Taleb, Gray, Armstrong, Atran, and others who agree with them are correct in characterizing Islamic fundamentalism as a reaction to modernity. To see the phenomena of Islamism as simply a regression to an earlier (medieval) form of thought misses the crucial importance played by modernity. Alas, to many in Moslem nations, modernity appears in the guise of Western imperialism and militarism or cultural dominance. Fault lines (a la Samuel Huntington) between Islam and its neighbors aren’t new, but Islamist thinking about Islamic society and its relation to its non-Moslem neighbors does come in modern garb.

Liberalism, with its individuality, free markets, and lack of legal and social restraints, is a recent development in human culture. While we can’t pinpoint a start date, northwest Europe began the transition around 1500, and it gained momentum from the incredible economic change that started around 1800 with the Industrial Revolution. By 1900, “the West” (western Europe and the English-speaking countries) dominated the world stage. But as Europe was the vanguard of modernity, so it served as the spawning ground for the first anti-modern, anti-liberal movements. 

Nationalism, Romanticism, Anarchism, Communism, and Fascism, are all anti-liberal, anti-modern reactions (in varying degrees). All arose and exerted a significant effect on Europe in the 19th and 20th centuries (and to a lesser extent on the U.S.).
Some of these ideologies, such as nationalism and forms politics approaching fascism, are now at play again around Europe:  Putinism in Russia, Erdogan’s regime in Turkey, and Orban’s regime in Hungary. The Hungarian case is most intriguing because Hungary had seemed securely within the post-WWII, post-communist camp embodied by the EU—and it is the most surprising in which to see an aggressive anti-liberal, anti-democratic regime. 

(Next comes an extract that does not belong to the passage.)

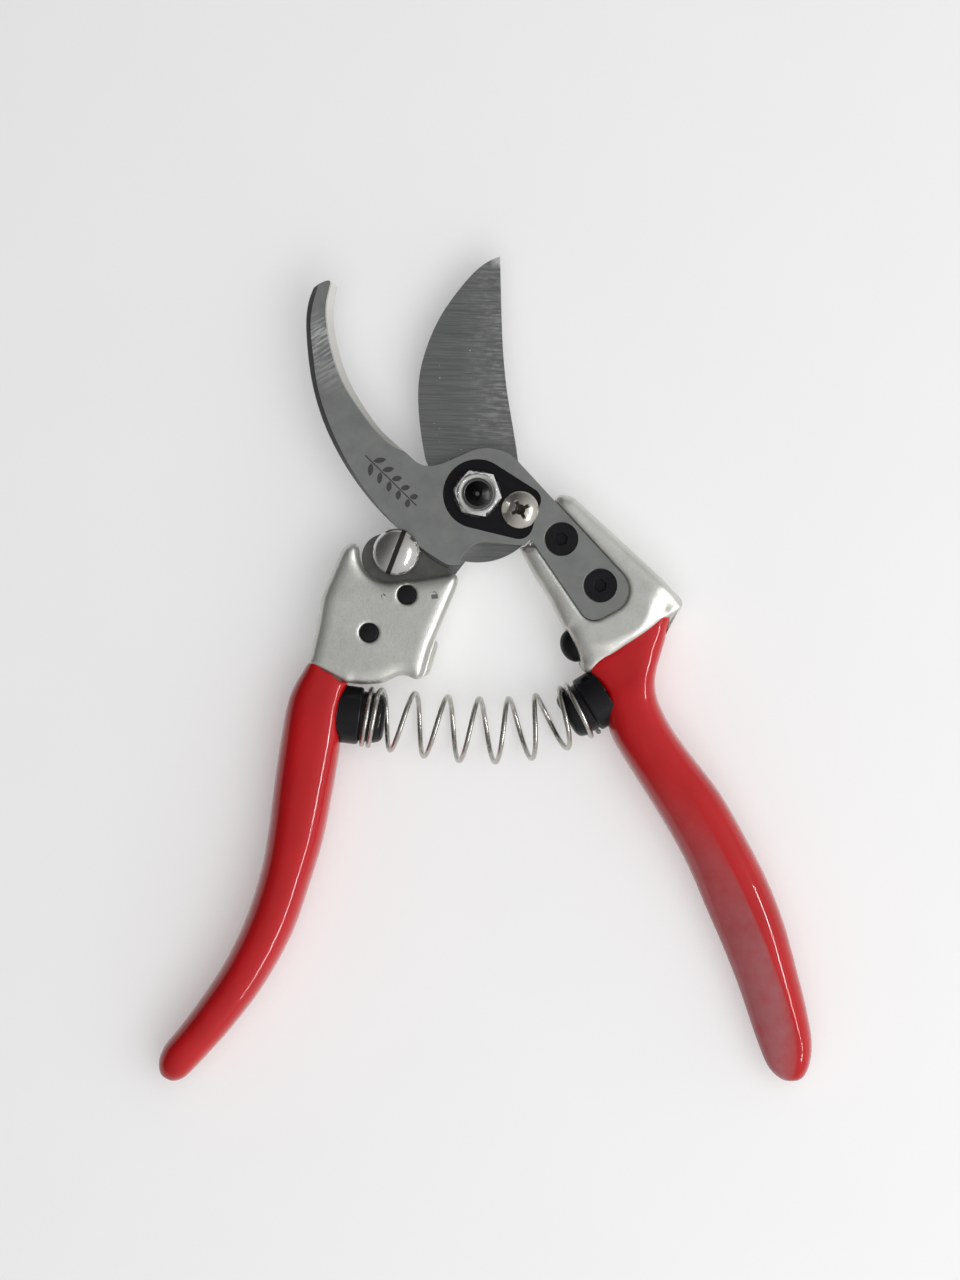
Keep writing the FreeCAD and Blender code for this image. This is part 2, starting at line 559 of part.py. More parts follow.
def bumper():
    """A rubber dome on a stem that is pressed into the casting."""
    angles = [math.pi / 2 * i / 12 for i in range(1, 12)]
    dome = [(BUMPER_HEIGHT * math.sin(a), BUMPER_R * math.cos(a)) for a in angles]
    return turned([(-5.0, 1.8), (0.0, 1.8), (0.0, BUMPER_R), *dome, (BUMPER_HEIGHT, 0.05)], *BUMPER)


# ---- both sides ----
def catmull_rom(a, b, c, d, t):
    """A number between b and c on the smooth curve through a, b, c and d."""
    return b + (c - a) * t / 2 + (2 * a - 5 * b + 4 * c - d) * t**2 / 2 + (3 * b - a - 3 * c + d) * t**3 / 2


def along(stations):
    """The stations with two more between each pair, on a smooth curve, each with its place in the list."""
    flat = [(*left, *right, height) for left, right, height in stations]
    last = len(flat) - 1
    dense = []
    for i in range(last + 1):
        four = [flat[min(max(j, 0), last)] for j in range(i - 1, i + 3)]
        for t in (0, 1 / 3, 2 / 3) if i < last else (0,):
            v = [catmull_rom(*numbers, t) for numbers in zip(*four)]
            dense.append((((v[0], v[1]), (v[2], v[3]), v[4]), i + t))
    return dense


def grip_hull(stations):
    return Part.makeLoft([section(s, i) for s, i in along(stations)], True, True)


def handle_core(stations, inset=VINYL + 0.02):
    """The tang that a grip is dipped on. It starts inside the head and stops inside the grip."""
    left, right, height = stations[0]
    across = Vector(*right, 0) - Vector(*left, 0)
    lead = Vector(-across.y, across.x, 0).normalize() * TANG_LEAD
    first = ((left[0] + lead.x, left[1] + lead.y), (right[0] + lead.x, right[1] + lead.y), height)
    kept = [(s, i) for s, i in along(stations) if i <= len(stations) - TANG_SHORT]
    return Part.makeLoft([section(s, i, inset) for s, i in [(first, 0), *kept]], True, True)


def grip(stations, seat):
    """A dipped vinyl sleeve, closed at its round end and cut out round the spring seat.

    The cut may part a crumb from the sleeve at the dip line. It is left out.
    """
    sleeve = grip_hull(stations).cut(handle_core(stations, VINYL))
    sleeve = sleeve.cut(turned([(SEAT_FLOOR - 0.05, SEAT_R + 0.08), (8.0, SEAT_R + 0.08)], *seat))
    return max(sleeve.Solids, key=lambda solid: solid.Volume)


def blade_grip():
    return grip(BLADE_GRIP, BLADE_SEAT)


def counter_grip():
    return grip(COUNTER_GRIP, COUNTER_SEAT)


def drilled_for_seat(casting, seat):
    place, direction = seat
    profile = [(SPIGOT_END - 0.05, SPIGOT_R + SEATED), (SEAT_FLOOR - 0.03, SPIGOT_R + SEATED),
               (SEAT_FLOOR - 0.03, SEAT_R + 0.08), (8.0, SEAT_R + 0.08)]
    return casting.cut(turned(profile, place, direction))


def spring_seat(place, direction):
    """A flange on the handle, a neck for the spring's end turns, a rounded nose, and a spigot in the handle."""
    return turned([(SPIGOT_END, SPIGOT_R), (SEAT_FLOOR, SPIGOT_R), (SEAT_FLOOR, SEAT_R), (3.4, SEAT_R),
                   (3.8, SEAT_R - 0.4), (3.8, NECK_R), (7.2, NECK_R), (8.2, NECK_R - 0.35),
                   (8.8, NECK_R - 0.9), (9.1, NECK_R - 1.8)], place, direction)


def spring():
    """The coil follows a gentle arc from one seat to the other."""
    ends = []
    for place, direction in (BLADE_SEAT, COUNTER_SEAT):
        forward = Vector(math.cos(direction), math.sin(direction), 0)
        ends.append((Vector(*place, MIDDLE) + forward * SPRING_START, forward))
    (start, out), (end, back) = ends
    span = (end - start).Length
    steps = int(SPRING_TURNS * 20)
    points = []
    for i in range(steps + 1):
        turn = 2 * math.pi * SPRING_TURNS * i / steps
        t = coil_share(i / steps)
        middle, forward = hermite(start, out * span, end, back * -span, t)
        side = forward.cross(Vector(0, 0, 1)).normalize()
        r = SPRING_COIL_R[0] + (SPRING_COIL_R[1] - SPRING_COIL_R[0]) * math.sin(math.pi * t)
        points.append(middle + side * (r * math.cos(turn)) + Vector(0, 0, r * math.sin(turn)))
    curve = Part.BSplineCurve()
    curve.interpolate(points)
    path = Part.Wire(curve.toShape())
    first = (points[1] - points[0]).normalize()
    profile = Part.Wire(Part.makeCircle(WIRE_R, points[0], first))
    return path.makePipeShell([profile], True, True)


def coil_share(t):
    """How far along the spring a share of the turns reaches: the first and the last turn lie close-wound."""
    closed, pitch = 1.4 / SPRING_TURNS, 0.045
    if t < closed:
        return t / closed * pitch
    if t > 1 - closed:
        return 1 - (1 - t) / closed * pitch
    return pitch + (t - closed) / (1 - 2 * closed) * (1 - 2 * pitch)


def hermite(p, m, q, n, t):
    """A point and a direction on the cubic from p, leaving along m, to q, arriving along n."""
    point = (p * (2 * t**3 - 3 * t**2 + 1) + m * (t**3 - 2 * t**2 + t)
             + q * (3 * t**2 - 2 * t**3) + n * (t**3 - t**2))
    heading = (p * (6 * t**2 - 6 * t) + m * (3 * t**2 - 4 * t + 1)
               + q * (6 * t - 6 * t**2) + n * (3 * t**2 - 2 * t))
    return point, heading.normalize()


# ---- engraved marks ----
def sprig():
    """A twig with pairs of leaves, engraved where a maker would sign the blade."""
    start, end = Vector(-24.6, 8.4, 0), Vector(-13.4, -2.6, 0)
    u = (end - start).normalize()
    n = Vector(-u.y, u.x, 0)
    stem = [start - n * 0.15, end - n * 0.15, end + n * 0.15, start + n * 0.15]
    marks = [plate(0, 1, *[[(p.x, p.y), (q.x, q.y)] for p, q in zip(stem, stem[1:] + stem[:1])])]
    for i in range(5):
        root = start + (end - start) * (0.12 + 0.18 * i)
        length = 3.2 - 0.25 * i
        for side in (1, -1):
            out = (u * 0.6 + n * side * 0.8).normalize()
            wide = Vector(-out.y, out.x, 0)
            a, b = root + out * 0.35, root + out * length
            middle = (a + b) * 0.5
            marks.append(plate(0, 1, *[[(a.x, a.y), (m.x, m.y), (b.x, b.y)][::way] for m, way in
                                       ((middle + wide * 0.6, 1), (middle - wide * 0.6, -1))]))
    return marks


NODES = {
    "counter_blade": counter_blade,
    "counter_handle": counter_handle,
    "counter_grip": counter_grip,
    "counter_blade_screws": counter_blade_screws,
    "bumper": bumper,
    "counter_spring_seat": lambda: spring_seat(*COUNTER_SEAT),
    "pivot_bolt": pivot_bolt,
    "pivot_washer": pivot_washer,
    "pivot_nut": pivot_nut,
    "nut_lock_plate": nut_lock_plate,
    "lock_plate_screw": lock_plate_screw,
    "spring": spring,
    "cutting_blade": cutting_blade,
    "blade_handle": blade_handle,
    "blade_grip": blade_grip,
    "blade_spring_seat": lambda: spring_seat(*BLADE_SEAT),
    "latch_pin": latch_pin,
    "blade_rivet": blade_rivet,
    "latch_spring_washer": latch_spring_washer,
    "latch_lever": latch_lever,
    "thumb_knob": thumb_knob,
}


def main():
    os.makedirs("parts", exist_ok=True)
    for name, make in NODES.items():
        shape = make()
        box = shape.BoundBox
        print(f"{name:22} valid {shape.isValid()} solids {len(shape.Solids)} volume {shape.Volume:9.1f}"
              f" x {box.XMin:7.1f} {box.XMax:7.1f} y {box.YMin:7.1f} {box.YMax:7.1f}"
              f" z {box.ZMin:6.2f} {box.ZMax:6.2f}")
        shape.exportStep(f"parts/{name}.step")


main()
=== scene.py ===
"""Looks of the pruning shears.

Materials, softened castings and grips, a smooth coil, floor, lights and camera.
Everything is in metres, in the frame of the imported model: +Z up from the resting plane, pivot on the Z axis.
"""
import bmesh
import bpy
import json
import math
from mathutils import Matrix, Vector
from mathutils.kdtree import KDTree


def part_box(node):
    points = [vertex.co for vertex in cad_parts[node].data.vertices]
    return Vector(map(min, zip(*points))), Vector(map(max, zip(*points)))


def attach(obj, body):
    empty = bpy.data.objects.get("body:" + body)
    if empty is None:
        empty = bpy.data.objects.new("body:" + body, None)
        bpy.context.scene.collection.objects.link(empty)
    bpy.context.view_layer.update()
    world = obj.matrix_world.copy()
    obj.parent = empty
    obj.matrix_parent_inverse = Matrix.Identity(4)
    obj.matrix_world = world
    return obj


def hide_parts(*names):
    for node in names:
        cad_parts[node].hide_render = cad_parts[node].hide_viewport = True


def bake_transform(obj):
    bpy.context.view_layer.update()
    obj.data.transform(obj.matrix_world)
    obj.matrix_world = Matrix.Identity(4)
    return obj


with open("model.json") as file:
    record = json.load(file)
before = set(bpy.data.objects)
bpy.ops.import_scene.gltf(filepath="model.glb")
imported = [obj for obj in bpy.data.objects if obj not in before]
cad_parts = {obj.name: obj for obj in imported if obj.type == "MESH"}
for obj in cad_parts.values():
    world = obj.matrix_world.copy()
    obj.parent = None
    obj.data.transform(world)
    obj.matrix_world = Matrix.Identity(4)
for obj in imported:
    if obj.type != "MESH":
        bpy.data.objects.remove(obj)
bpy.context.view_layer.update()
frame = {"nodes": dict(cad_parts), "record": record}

BODY_OF = {n: body for body, nodes in frame["record"]["behaviour"]["bodies"].items() for n in nodes}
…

To some, these developments call into question the thesis of Francis Fukuyama’s The End of History and the Last Man. One can reach this conclusion if you read Fukuyama as arguing for the inevitable triumph of the Western liberal idea. I don’t think that’s what he argued. He argued that the democratic, market-oriented ideal no longer had a viable rival worldview. Who proposes a new worldview that can supplant liberal democracy? Not ISIS or resurgent fascism.
In addition, Fukuyama considered the problem of “the last man” and “men without chests” (both from Nietzsche). In some measure, the anti-modern viewpoints noted above seek to displace the logic and status of bourgeois society, and the problem could be endemic to the system, as Douthat suggests and as (I think) Fukuyama would admit. We might call it the thymos problem. (To what extent the thymos problem is a male problem is an intriguing one but one that I’ll set aside for now.)

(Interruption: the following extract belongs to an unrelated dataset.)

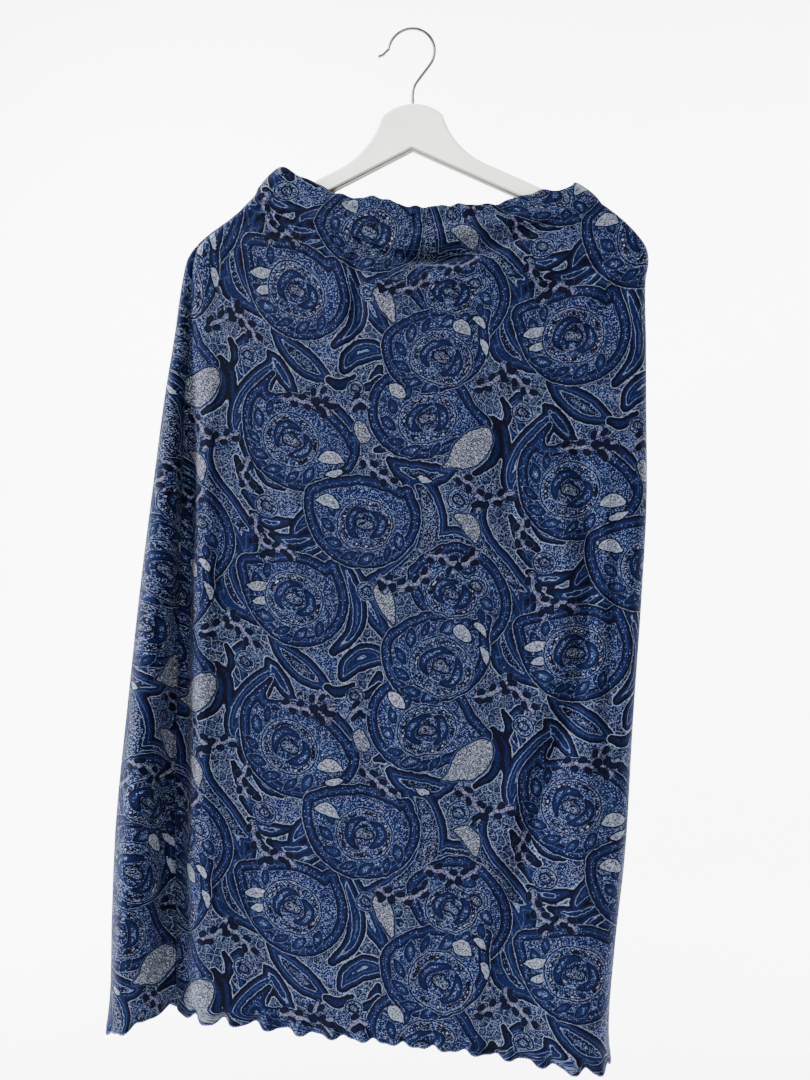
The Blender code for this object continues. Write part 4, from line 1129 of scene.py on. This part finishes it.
# Waist casing: cloth folded over elastic, a puffed ring from the waist seam to its folded top
casingForm = {
    "topLeft": -125.5,
    "topRight": 158,
    "topDepth": 11.5,
    "topRound": 9,
    "stations": 420,
    "outsideRows": 26,
    "insideRows": 12,
    "halfThickness": 1.85,
    "endThickness": 0.9,
    "bulge": 1.6,
    "foldFrom": 0.84,
    "gathers": ((0.22, 41, 0.3), (0.2, 67, 2.1), (0.14, 103, 4.4)),  # size, count round the tube, start
    "topBumps": ((0.8, 23, 1.0), (0.5, 37, 3.0)),
    "gatherLean": 1.2,
    "seamDip": 0.9,
    "seamReach": 2.0,
    "fullFrom": 0.2,         # share of the height at which it has its thickness
    "calmEnds": (0.25, 0.8),  # shares of the height between which gathers are full
    "creasePower": 0.7,
    "creases": [  # share of the height at start and end, place at start and end, width in mm, rise
        (0.26, 0.22, 0.16, 0.84, 7.0, 3.4),
        (0.60, 0.56, 0.20, 0.66, 6.0, -2.4),
        (0.84, 0.70, 0.34, 0.62, 4.0, -1.3),
        (0.50, 0.66, 0.58, 0.86, 5.0, -1.8),
        (0.40, 0.72, 0.10, 0.30, 4.5, -1.6),
        (0.72, 0.90, 0.62, 0.80, 3.5, 1.2),
        (0.40, 0.55, 1.10, 1.40, 4.5, -1.0),
        (0.50, 0.38, 1.45, 1.80, 4.0, -0.9),
    ],
}


def casingTop(f):  # folded edge: a flat oval at the top's heights, plus small sines
    form = casingForm
    across = waistAcross(f)
    x, share = flatOval(across, form["topLeft"], form["topRight"], form["topDepth"], form["topDepth"],
                        form["topRound"], form["topRound"])
    height = np.where(isFront(f), levelOf(bodyForm["topFront"], across), levelOf(bodyForm["topBack"], across))
    for size, count, start in form["topBumps"]:
        height = height + size * np.sin(count * math.pi * f + start)
    return np.stack([x, np.where(isFront(f), -1, 1) * form["topDepth"] * share, height], axis=-1)


def waistCasing():
    # straight from the seam to the folded edge, puffed out by half a sine, with half the thickness to
    # each side that closes as a circle at the fold; gathers are sines and creases are bells on it
    form = casingForm
    f = np.arange(form["stations"]) * 2 / form["stations"]
    low = bodyPoint(f, 0.0)
    high = casingTop(f)
    along = unit(np.roll(low, -1, axis=0) - np.roll(low, 1, axis=0))
    outward = unit(np.cross(along, unit(low - high)))
    up = np.concatenate([np.linspace(0, 1, form["outsideRows"]), np.linspace(1, 0, form["insideRows"])[1:]])
    side = np.concatenate([np.ones(form["outsideRows"]), -np.ones(form["insideRows"] - 1)])
    fold = np.clip((up - form["foldFrom"]) / (1 - form["foldFrom"]), 0, 1)
    half = form["halfThickness"] * np.sqrt(1 - fold**2)
    thin = (1 - form["endThickness"] / form["halfThickness"]) * (1 - smoothStep(0, form["fullFrom"], up))
    half = half * (1 - thin)
    out = side * half + form["bulge"] * np.sin(math.pi * up)
    height = np.linalg.norm(high - low, axis=-1)
    wave = np.zeros((len(up), len(f)))
    for size, count, start in form["gathers"]:
        wave += size * np.sin(count * math.pi * f + start + form["gatherLean"] * up[:, None])
    for riseStart, riseEnd, placeStart, placeEnd, width, rise in form["creases"]:
        share = np.clip((f - placeStart) / (placeEnd - placeStart), 0, 1)
        inside = np.sin(math.pi * share) ** form["creasePower"] * ((f > placeStart) & (f < placeEnd))
        gap = (up[:, None] - riseStart - (riseEnd - riseStart) * share) * height
        wave += rise * inside * hump(gap, width) * (side[:, None] > 0)
    fullAt, fullTo = form["calmEnds"]
    wave *= smoothStep(0, fullAt, up)[:, None] * smoothStep(1.0, fullTo, up)[:, None]
    rightSeam = seamShare(np.asarray(0.0), "rightSeam", 1)
    leftSeam = seamShare(np.asarray(0.0), "leftSeam", -1)
    arcLength = np.linalg.norm(np.roll(low, -1, axis=0) - low, axis=-1).mean()
    for seam in (2 - rightSeam, 1 - leftSeam):
        apart = np.abs(np.mod(f - seam + 1, 2) - 1) * form["stations"] / 2 * arcLength
        wave -= form["seamDip"] * hump(apart, form["seamReach"]) * (side[:, None] > 0)
    points = low + (high - low) * up[:, None, None] + outward * (out[:, None] + wave)[..., None]
    onFront = (f < 1 - leftSeam) | (f > 2 - rightSeam)
    place = np.where(f > 2 - rightSeam, f - 2, f)
    across = np.where(onFront, np.interp(place, frontPanel["f"][0], frontPanel["across"][0]),
                      np.interp(f, backPanel["f"][0], backPanel["across"][0]))
    across = np.broadcast_to(across, wave.shape)
    upWalk = np.concatenate([up[:form["outsideRows"]], 2 - up[form["outsideRows"]:]])[:, None] * height
    downAt = printTop(low[:, 2], 0) - upWalk
    columns = len(f)
    faces = gridFaces(len(up), columns, wrap=True)
    last = (len(up) - 1) * columns
    faces += [[last + k, last + (k + 1) % columns, (k + 1) % columns, k] for k in range(columns)]
    uv = np.stack([across.ravel(), -downAt.ravel()], axis=-1)
    obj = buildObject("waistCasing", points.reshape(-1, 3), faces, [clothOutside], uv)
    addPrint(obj.data, across.ravel(), downAt.ravel(), np.broadcast_to(onFront, wave.shape).ravel())
    return obj


casing = waistCasing()
print("waist casing made")

# Hanger and hook keep their solids and get their finishes
hangerLook = {
    "paint": linear(248, 247, 239),
    "shade": linear(233, 231, 221),
    "edge": linear(66, 59, 52),      # painted shade on the lower edge, which faces down
    "edgeFacing": (-0.15, -0.45),    # upward part of the normal, from paint to painted shade
    "specular": 0.1,
    "cloudScale": 18.0,
    "cloudDetail": 4.0,
    "cloudEdge": (0.42, 0.72),
    "grainStretch": (0.25, 1.0, 1.0),
    "grainScale": 260.0,
    "grainDetail": 5.0,
    "roughness": (0.2, 0.8, 0.36, 0.52),
    "bump": (0.18, 0.0004),          # strength, metres
    "steel": linear(118, 118, 120),
    "darkSteel": linear(66, 66, 69),
    "steelScale": 900.0,
    "steelDetail": 4.0,
    "steelEdge": (0.35, 0.65),
    "steelRoughness": (0.3, 0.7, 0.22, 0.4),
}


def paintMaterial():
    look = hangerLook
    made, shader = newMaterial("whitePaint", specular=look["specular"])
    tree = made.node_tree
    place = addNode(tree, "ShaderNodeTexCoord").outputs["Object"]
    stretch = addNode(tree, "ShaderNodeMapping", {"Vector": place, "Scale": look["grainStretch"]}).outputs[0]
    grain = addNoise(tree, stretch, look["grainScale"], look["grainDetail"], dimensions="3D").outputs["Fac"]
    clouds = addNoise(tree, place, look["cloudScale"], look["cloudDetail"], dimensions="3D").outputs["Fac"]
    tone = mixColours(tree, mapRange(tree, clouds, *look["cloudEdge"]), look["paint"], look["shade"])
    # painted shade: faces whose normal points down are mixed towards a dark brown-grey, standing in for the
    # shade under the hanger
    normal = addNode(tree, "ShaderNodeNewGeometry").outputs["True Normal"]
    facing = addNode(tree, "ShaderNodeSeparateXYZ", {0: normal}).outputs["Z"]
    tone = mixColours(tree, mapRange(tree, facing, *look["edgeFacing"]), tone, look["edge"])
    tree.links.new(tone, shader.inputs["Base Color"])
    tree.links.new(mapRange(tree, grain, *look["roughness"]), shader.inputs["Roughness"])
    addBump(tree, shader, grain, *look["bump"])
    return made


def steelMaterial():
    look = hangerLook
    made, shader = newMaterial("brushedSteel", metallic=1.0)
    tree = made.node_tree
    place = addNode(tree, "ShaderNodeTexCoord").outputs["Object"]
    lines = addNoise(tree, place, look["steelScale"], look["steelDetail"], dimensions="3D").outputs["Fac"]
    tone = mixColours(tree, mapRange(tree, lines, *look["steelEdge"]), look["steel"], look["darkSteel"])
    tree.links.new(tone, shader.inputs["Base Color"])
    tree.links.new(mapRange(tree, lines, *look["steelRoughness"]), shader.inputs["Roughness"])
    return made


def giveFinish(node, finish):
    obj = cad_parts[node]
    obj.data.materials.clear()
    obj.data.materials.append(finish)


giveFinish("hanger_body", paintMaterial())
giveFinish("hanger_hook", steelMaterial())
print("hanger finished")

for piece in (frontPanel["object"], backPanel["object"], casing, frontHem, backHem):
    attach(piece, "root")
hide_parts("skirt_front")
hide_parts("skirt_back")
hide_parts("waistband")

# Camera at the photo's viewing angle
cameraForm = {
    "place": (139.983, -1112.121, -492.540),
    "turn": 6.8,
    "roll": 1.75,
    "focal": 1160.62,        # in pixels of the photo, as is its height
    "frameHeight": 1080,
    "sensorHeight": 36,
    "seesTo": 30,            # metres
}


def turnTo(obj, right, up, back, place):
    rows = [[float(axis[k]) for axis in (right, up, back, place)] for k in range(3)]
    obj.matrix_world = Matrix(rows + [[0, 0, 0, 1]])


def placeCamera():
    turn = math.radians(cameraForm["turn"])
    roll = math.radians(cameraForm["roll"])
    forward = np.array([-math.sin(turn), math.cos(turn), 0])
    right = np.array([math.cos(turn), math.sin(turn), 0])
    up = np.array([0, 0, 1])
    sideways = math.cos(roll) * right + math.sin(roll) * up
    upwards = -math.sin(roll) * right + math.cos(roll) * up
    data = bpy.data.cameras.new("camera")
    data.sensor_fit = "VERTICAL"
    data.sensor_height = cameraForm["sensorHeight"]
    data.lens = cameraForm["focal"] * data.sensor_height / cameraForm["frameHeight"]
    data.clip_end = cameraForm["seesTo"]
    obj = bpy.data.objects.new("camera", data)
    bpy.context.scene.collection.objects.link(obj)
    turnTo(obj, sideways, upwards, -forward, np.array(cameraForm["place"]) * mm)
    bpy.context.scene.camera = obj


placeCamera()

# Plain pale floor that curves up into a wall, and soft studio light
stageForm = {  # metres
    "floor": -1.16,
    "front": -3.5,
    "bendFrom": 1.4,
    "bendRadius": 1.2,
    "bendSteps": 24,
    "wallTop": 3.0,
    "halfWidth": 5.0,
    "columns": 12,
    "roughness": 0.9,
    "specular": 0.1,
    "cloudScale": 3.0,
    "paper": linear(250, 250, 251),
    "paperShade": linear(246, 246, 248),
    "air": (0.97, 0.985, 1.0, 1),
    "airStrength": 0.2,
}
lights = [  # name, place, aims at, size, power
    ("key", (-2.4, -0.95, 1.1), (0, 0, -0.5), (0.7, 1.0), 430),
    ("fill", (0.8, -2.4, -0.2), (0, 0, -0.5), (1.8, 1.8), 16),
    ("top", (-0.2, 0.3, 1.7), (0, 0, -0.4), (1.8, 1.0), 40),
    ("wallLeft", (-1.6, 0.5, 0.6), (-0.6, 2.6, -0.4), (1.2, 1.6), 330),
    ("wallRight", (1.6, 0.5, 0.6), (0.6, 2.6, -0.4), (1.2, 1.6), 330),
]


def studio():  # straight floor, a quarter circle, then straight wall
    form = stageForm
    bend = np.linspace(0, math.pi / 2, form["bendSteps"])
    y = np.concatenate([[form["front"]], form["bendFrom"] + form["bendRadius"] * np.sin(bend),
                        [form["bendFrom"] + form["bendRadius"]]])
    z = np.concatenate([[0], form["bendRadius"] * (1 - np.cos(bend)), [form["wallTop"]]]) + form["floor"]
    x = np.linspace(-form["halfWidth"], form["halfWidth"], form["columns"])
    points = np.stack(np.broadcast_arrays(x[None, :], y[:, None], z[:, None]), axis=-1)
    finish, shader = newMaterial("palePaper", form["roughness"], specular=form["specular"])
    tree = finish.node_tree
    place = addNode(tree, "ShaderNodeTexCoord").outputs["Object"]
    clouds = addNoise(tree, place, form["cloudScale"], dimensions="3D").outputs["Fac"]
    tree.links.new(mixColours(tree, clouds, form["paper"], form["paperShade"]), shader.inputs["Base Color"])
    floor = buildObject("studioFloor", points.reshape(-1, 3) / mm, gridFaces(len(y), len(x)), [finish])
    world = bpy.data.worlds.new("studioAir")
    world.use_nodes = True
    air = world.node_tree.nodes["Background"]
    air.inputs["Color"].default_value = form["air"]
    air.inputs["Strength"].default_value = form["airStrength"]
    bpy.context.scene.world = world
    for name, place, aim, size, power in lights:
        data = bpy.data.lights.new(name, "AREA")
        data.shape = "RECTANGLE"
        data.size, data.size_y = size
        data.energy = power
        obj = bpy.data.objects.new(name, data)
        bpy.context.scene.collection.objects.link(obj)
        away = unit(np.array(place) - np.array(aim))
        right = unit(np.cross(np.array([0.0, 0.0, 1.0]), away))
        over = np.cross(away, right)
        turnTo(obj, right, over, away, place)


studio()
print("camera and light placed")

Are we stuck in a low, sub-optimal equilibrium, with bourgeois society surviving but unable to put an end to the impulse to counter that's driven by atavistic urges? Is there a way out? To this, we’d have to turn to speculation. Dr. John Kemp, of the University of Iowa, for instance, in his Choosing Survival: Creating Highly Adaptive Societies, takes an optimistic perspective and suggests that the long-term trend impels nations and societies to move to open, modern social and economic institutions that include democracy, individual rights, and markets. But I’m not as confident of this trend. I fear that we will (at best) become stuck in a rut, economically, ecologically, and internationally, with the distinct possibility of a downward spiral if severe resource issues arise. With climate, ecological, and population pressures pushing hard on nations and societies, resource wars seem a distinct possibility, adding to and further inciting ideological and religious fervor.  

Another viewpoint, outside the mainstream box, comes from those best represented by Ken Wilber’s synthetic mind. (If you’re unfamiliar with Wilber, this movie review of Cloud Atlas from no less than the New York Review of Books, gives a brief account of his work and influence.) Wilber gathers and furthers many thinkers who argue that human culture is ready to step ahead and (presumably) out of our current stalemates. Wilber’s project has always fascinated and (largely) persuaded me. However, I believe that he’d agree that stepping up and out of current predicaments (fundamentalism, power politics, ecological and economic crises, etc.) isn’t guaranteed. Current political decisions shape our future. We can't hope to arrive at the Promised Land by drifting on the tide of history.

So it comes back to “What do we do now?” How aggressive can and should American policy be toward ISIS and other such anti-Western ideologies? Note that the Soviet empire and communism as a living ideology didn’t fall in a military defeat to the West. It collapsed from the inside because it compared so poorly to the West and because of its own internal contradictions. Our perceptions of the nature and extent of threats posed by anti-liberal, anti-Western ideologies affects how we respond to them. Anyone who supports the modern, liberal project—including those who seek to transcend it—must ponder these troubling issues. We have no easy answers, but our answers will shape our future.

*Americans, note well, that “conservative” by UK or European standards are often different from what we call conservative in the U.S., although Douthat, David Brooks, and David Frum are exceptional American conservatives in their greater concern for society instead of just economics, their articulate writing, and their—in a classical sense—liberal beliefs.